> Information provided
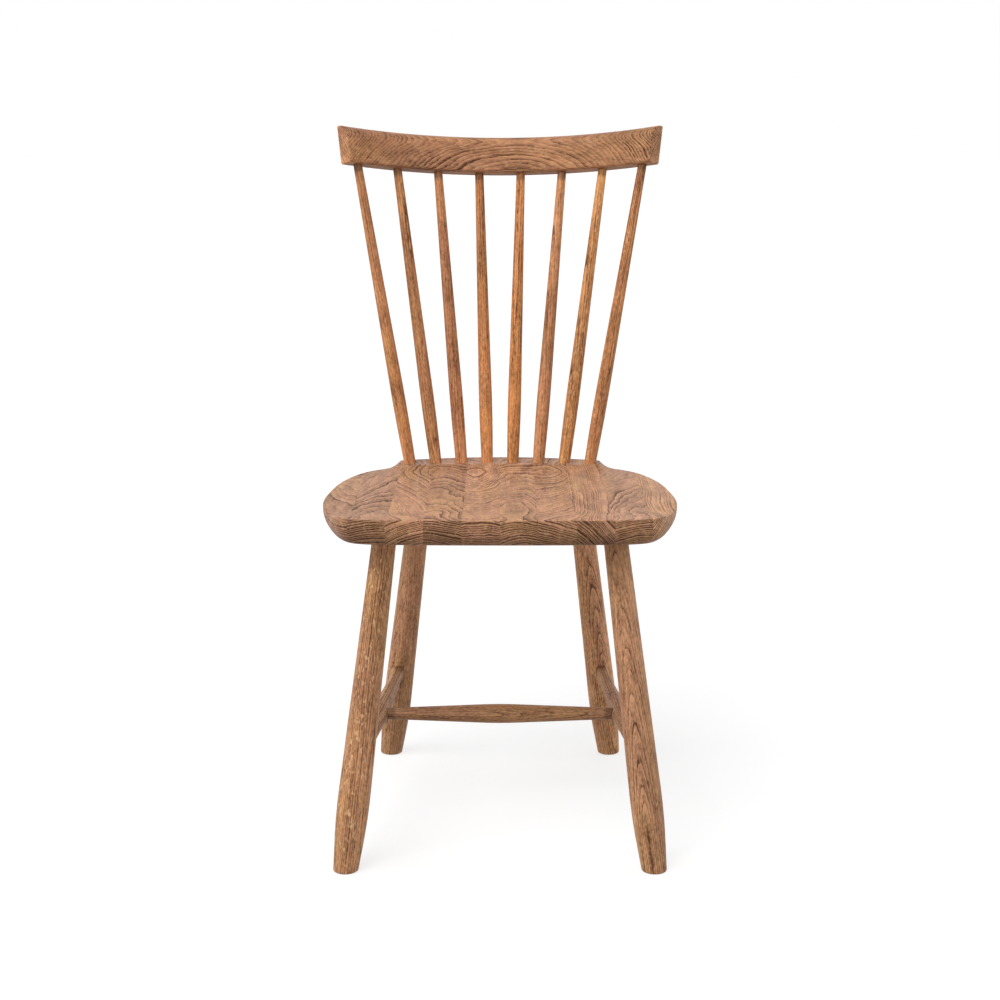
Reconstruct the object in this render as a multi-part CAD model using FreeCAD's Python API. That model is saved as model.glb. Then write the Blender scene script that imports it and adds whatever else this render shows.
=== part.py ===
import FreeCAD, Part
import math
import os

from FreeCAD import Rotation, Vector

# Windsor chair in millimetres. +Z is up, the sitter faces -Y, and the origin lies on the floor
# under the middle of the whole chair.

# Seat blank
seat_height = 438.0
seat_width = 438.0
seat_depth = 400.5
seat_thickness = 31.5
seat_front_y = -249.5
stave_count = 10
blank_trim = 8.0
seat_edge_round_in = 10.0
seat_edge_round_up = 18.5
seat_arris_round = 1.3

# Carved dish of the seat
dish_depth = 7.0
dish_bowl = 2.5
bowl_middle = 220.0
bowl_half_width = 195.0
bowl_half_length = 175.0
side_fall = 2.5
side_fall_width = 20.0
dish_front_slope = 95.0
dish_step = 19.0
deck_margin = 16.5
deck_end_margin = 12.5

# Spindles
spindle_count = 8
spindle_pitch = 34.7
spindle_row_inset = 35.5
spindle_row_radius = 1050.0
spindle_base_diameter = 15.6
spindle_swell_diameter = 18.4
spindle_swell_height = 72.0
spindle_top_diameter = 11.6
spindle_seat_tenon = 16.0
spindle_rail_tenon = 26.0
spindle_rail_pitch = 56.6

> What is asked
Your task is to quote all of the data word for word.

> Output below
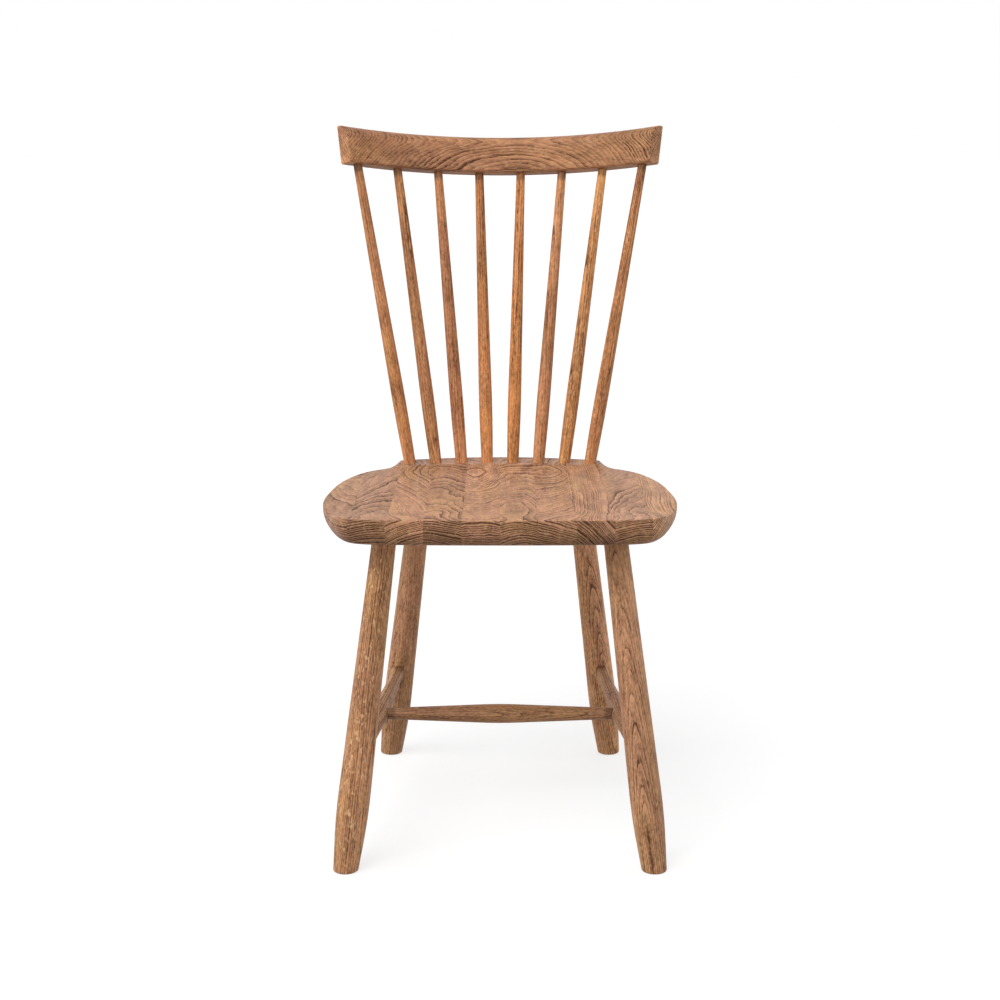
Reconstruct the object in this render as a multi-part CAD model using FreeCAD's Python API. That model is saved as model.glb. Then write the Blender scene script that imports it and adds whatever else this render shows.
=== part.py ===
import FreeCAD, Part
import math
import os

from FreeCAD import Rotation, Vector

# Windsor chair in millimetres. +Z is up, the sitter faces -Y, and the origin lies on the floor
# under the middle of the whole chair.

# Seat blank
seat_height = 438.0
seat_width = 438.0
seat_depth = 400.5
seat_thickness = 31.5
seat_front_y = -249.5
stave_count = 10
blank_trim = 8.0
seat_edge_round_in = 10.0
seat_edge_round_up = 18.5
seat_arris_round = 1.3

# Carved dish of the seat
dish_depth = 7.0
dish_bowl = 2.5
bowl_middle = 220.0
bowl_half_width = 195.0
bowl_half_length = 175.0
side_fall = 2.5
side_fall_width = 20.0
dish_front_slope = 95.0
dish_step = 19.0
deck_margin = 16.5
deck_end_margin = 12.5

# Spindles
spindle_count = 8
spindle_pitch = 34.7
spindle_row_inset = 35.5
spindle_row_radius = 1050.0
spindle_base_diameter = 15.6
spindle_swell_diameter = 18.4
spindle_swell_height = 72.0
spindle_top_diameter = 11.6
spindle_seat_tenon = 16.0
spindle_rail_tenon = 26.0
spindle_rail_pitch = 56.6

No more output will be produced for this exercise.